AD: It’s something that I’d have a hard time explaining, and that I had an easy time living. As a Frenchman, if I think of Renoir and Truffaut, if I want to portray a little cinematic world in the French language, if I don’t have a vertical axis of Christians and a horizontal axis of Jews, I’m not really able to portray something. You have to have two dimensions, one dimension is not enough. If not, it wouldn’t be a world; it would be a prison. So after saying that, yes, it’s a Catholic house, and it’s Christmas, and they’re very serious about being Catholic. But after that, I thought, if I could see Jesus on the TV — I remember this American friend, who said to me, “You can’t put The Ten Commandments on TV for Christmas; you can’t.” And I said, “But why?” And he told me: “Because it’s an Easter movie.” And I guess that’s why I brought it into the movie, because I thought it would be redundant. (Laughs). And it’s true that not everyone is Christian, that’s for sure, and it’s not true that everyone is white. It’s not true that it’s normal to be white, it’s just specific. Just like this election. It’s good news, it’s just absolutely good news.
LW: I guess we have time for one final question, and I’d like to close with something light. The Obled brothers are as cute as buttons. I understand, if my information is correct, that the entire film was scripted, and that there was no improvisation; but these two little charmers — they’re what, four or five years old?
AD: Four and six.
LW: Four and six!

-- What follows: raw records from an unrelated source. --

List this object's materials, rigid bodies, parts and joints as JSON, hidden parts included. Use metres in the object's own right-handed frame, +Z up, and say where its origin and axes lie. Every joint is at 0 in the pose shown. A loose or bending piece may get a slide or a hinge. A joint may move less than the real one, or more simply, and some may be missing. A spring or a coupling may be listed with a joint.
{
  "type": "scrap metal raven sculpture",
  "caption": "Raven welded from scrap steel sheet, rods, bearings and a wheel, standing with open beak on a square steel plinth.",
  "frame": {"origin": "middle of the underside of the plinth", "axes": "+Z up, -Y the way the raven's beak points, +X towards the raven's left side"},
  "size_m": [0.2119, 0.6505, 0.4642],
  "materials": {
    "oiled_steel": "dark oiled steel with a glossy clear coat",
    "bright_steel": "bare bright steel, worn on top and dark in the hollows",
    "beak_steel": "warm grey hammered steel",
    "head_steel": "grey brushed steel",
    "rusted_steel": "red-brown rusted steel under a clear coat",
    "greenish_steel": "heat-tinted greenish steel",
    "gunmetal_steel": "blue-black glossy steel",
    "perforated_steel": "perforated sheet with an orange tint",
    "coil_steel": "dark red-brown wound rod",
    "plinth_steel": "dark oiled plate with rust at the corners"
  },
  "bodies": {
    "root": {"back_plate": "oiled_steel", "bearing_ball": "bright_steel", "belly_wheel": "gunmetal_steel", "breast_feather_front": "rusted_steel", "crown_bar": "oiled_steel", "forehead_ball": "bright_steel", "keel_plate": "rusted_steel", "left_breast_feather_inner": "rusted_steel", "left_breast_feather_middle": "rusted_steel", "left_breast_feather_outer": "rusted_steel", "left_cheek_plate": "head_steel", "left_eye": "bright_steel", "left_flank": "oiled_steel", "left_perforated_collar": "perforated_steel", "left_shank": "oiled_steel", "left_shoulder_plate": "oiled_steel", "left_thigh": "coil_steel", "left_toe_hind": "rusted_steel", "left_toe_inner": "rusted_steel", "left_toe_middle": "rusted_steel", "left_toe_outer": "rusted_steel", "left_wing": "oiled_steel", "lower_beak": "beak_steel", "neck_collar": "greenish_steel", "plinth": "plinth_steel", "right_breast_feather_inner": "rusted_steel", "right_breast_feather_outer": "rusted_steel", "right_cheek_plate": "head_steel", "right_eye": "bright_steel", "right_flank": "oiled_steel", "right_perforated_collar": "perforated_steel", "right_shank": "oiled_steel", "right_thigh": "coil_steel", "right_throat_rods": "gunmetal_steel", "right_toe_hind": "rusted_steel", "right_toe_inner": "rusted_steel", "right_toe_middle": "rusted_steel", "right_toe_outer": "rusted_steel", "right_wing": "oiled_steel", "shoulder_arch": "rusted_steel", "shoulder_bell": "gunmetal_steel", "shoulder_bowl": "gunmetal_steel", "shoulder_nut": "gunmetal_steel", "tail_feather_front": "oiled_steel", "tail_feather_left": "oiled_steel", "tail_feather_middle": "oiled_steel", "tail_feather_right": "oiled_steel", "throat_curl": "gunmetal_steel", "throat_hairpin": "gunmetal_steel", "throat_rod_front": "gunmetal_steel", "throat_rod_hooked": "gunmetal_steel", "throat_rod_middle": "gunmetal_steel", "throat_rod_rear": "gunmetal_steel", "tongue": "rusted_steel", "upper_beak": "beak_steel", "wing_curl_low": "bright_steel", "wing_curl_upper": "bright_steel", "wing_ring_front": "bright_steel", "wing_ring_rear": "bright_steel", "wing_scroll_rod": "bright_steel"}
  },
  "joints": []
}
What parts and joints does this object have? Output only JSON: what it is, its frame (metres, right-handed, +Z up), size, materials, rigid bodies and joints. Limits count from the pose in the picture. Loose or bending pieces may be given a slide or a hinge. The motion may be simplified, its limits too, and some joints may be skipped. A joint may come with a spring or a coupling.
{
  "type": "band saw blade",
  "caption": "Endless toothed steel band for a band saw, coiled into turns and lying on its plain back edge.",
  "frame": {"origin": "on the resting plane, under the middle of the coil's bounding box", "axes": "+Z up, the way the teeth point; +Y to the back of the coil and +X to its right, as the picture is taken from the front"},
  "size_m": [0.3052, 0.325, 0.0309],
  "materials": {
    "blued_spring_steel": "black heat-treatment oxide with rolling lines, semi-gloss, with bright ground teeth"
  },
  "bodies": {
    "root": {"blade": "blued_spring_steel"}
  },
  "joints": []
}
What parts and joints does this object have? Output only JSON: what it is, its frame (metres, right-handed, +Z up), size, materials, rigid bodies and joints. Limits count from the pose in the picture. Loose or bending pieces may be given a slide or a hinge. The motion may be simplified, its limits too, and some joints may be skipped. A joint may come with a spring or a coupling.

What was your method in working with them? Did you create these parts with Clément and Thomas and in mind?
AD: They are actors, you proceed just like with actors. But it’s the pleasure of it, you know? The pleasure for them to be considered actors. But I wouldn’t speak with them any differently. I would speak to them just like with any actor, exactly the same. For them it’s a great pleasure because I can argue with them, and work with them in a very straight, plain way. And it was also a pleasure for Catherine Deneuve. It’s amazing to see the great pleasure she took, to be seen on the same level with all the actors, along with these two kids from Roubais — who have this very strong accent you could cut with a knife — and to see Catherine Deneuve work with that, and to be seen as an equal with these two boys.
LW: And it has been a great pleasure speaking with you. Thank you so much. It was a pleasure as well to have with us, assisting as needed in translation and clarification, Paul Young, Assistant Professor of French at Georgetown University. Mille mercis!